Quando cadono le barriere dei pregiudizi e dei protocolli si genera un capitale costruttivo che poi si riverbera anche in altri ambiti e, se vengono meno il sospetto e la diffidenza, il tessuto della comunità se ne avvale.
Certo, perché finalmente gli attori dell’economia, della politica e della cultura che operano in una città instaurano dispositivi per la valorizzazione del patrimonio, anziché continuare a schermarsi dietro le segreterie e le burocrazie. Quindi le cose procedono, senza blocchi e steccati…
È molto importante la ricerca del dialogo trasversale tra i vari attori della società, che poi sono persone e, anche se ciascuno ha un incarico pro-tempore, perché siamo in democrazia, quindi siamo pro-tempore tutti, l’incontro con “ciascuno” è sempre costruttivo. Quante volte perdiamo tempo a cercare le “piccole differenze”, invece bisogna valorizzare le cose che ci rendono alleati. E credo che la storia ci faccia sentire sempre alleati e cittadini di città meravigliose come Ferrara, soprattutto la Ferrara rinascimentale, che è una lezione di pensiero libero, un luogo quasi metafisico, una città “perfetta”, una cornice straordinaria di estetica e di bellezza, in cui l’esigenza di verità è sempre stata sentita e può essere portata avanti anche dal Premio Estense.

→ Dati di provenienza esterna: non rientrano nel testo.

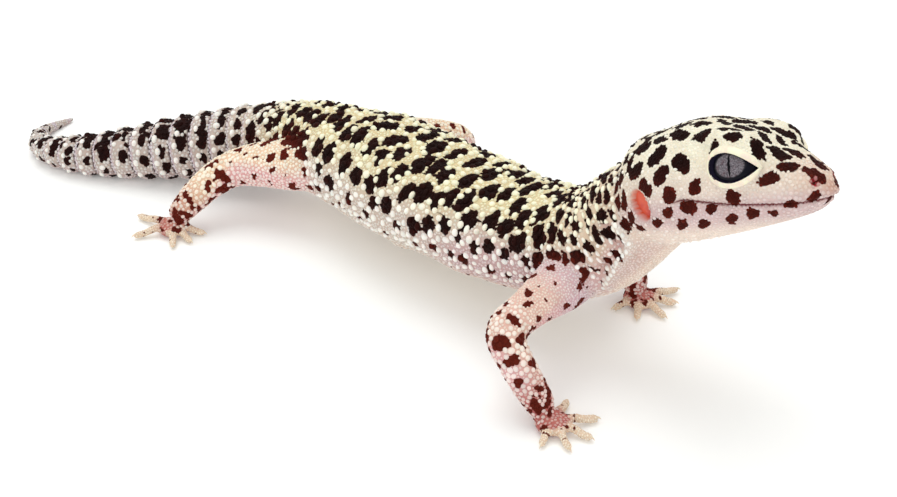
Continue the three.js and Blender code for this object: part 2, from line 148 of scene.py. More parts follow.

E, a proposito di esperienza civile, oltre alla giuria tecnica, interviene anche la giuria popolare. Questo è un aspetto molto interessante, che dà un valore unico al Premio: la quartina finalista viene sottoposta alla giuria popolare che si riunisce in settembre per scegliere il vincitore che al Teatro Comunale di Ferrara riceve la prestigiosa Aquila d’Oro. Sono quaranta lettori – insegnanti, professionisti e studenti – che selezionano il libro in parallelo ai giornalisti, di cui a volte soverchiano le scelte di priorità. È un fattore che contribuisce a escludere eventuali rapporti di forza o di compiacenza tra editori e giornalisti e che a volte porta a risultati eclatanti, come il caso della vincitrice della 57° edizione, Francesca Nava, con il libro Il focolaio. Da Bergamo al contagio nazionale (Laterza): in un premio sponsorizzato da Confindustria viene premiata una giornalista quasi sconosciuta, che non è stata direttore di una grande testata e che scrive un libro sulla vicenda del Covid a Bergamo, area in cui le imprese hanno avuto un ruolo a volte opaco, è il segno della libertà di pensiero e della forza del premio stesso, che va al di là di noi. Ecco perché è un premio che ha una forza davvero rilevante come collante del tessuto sociale.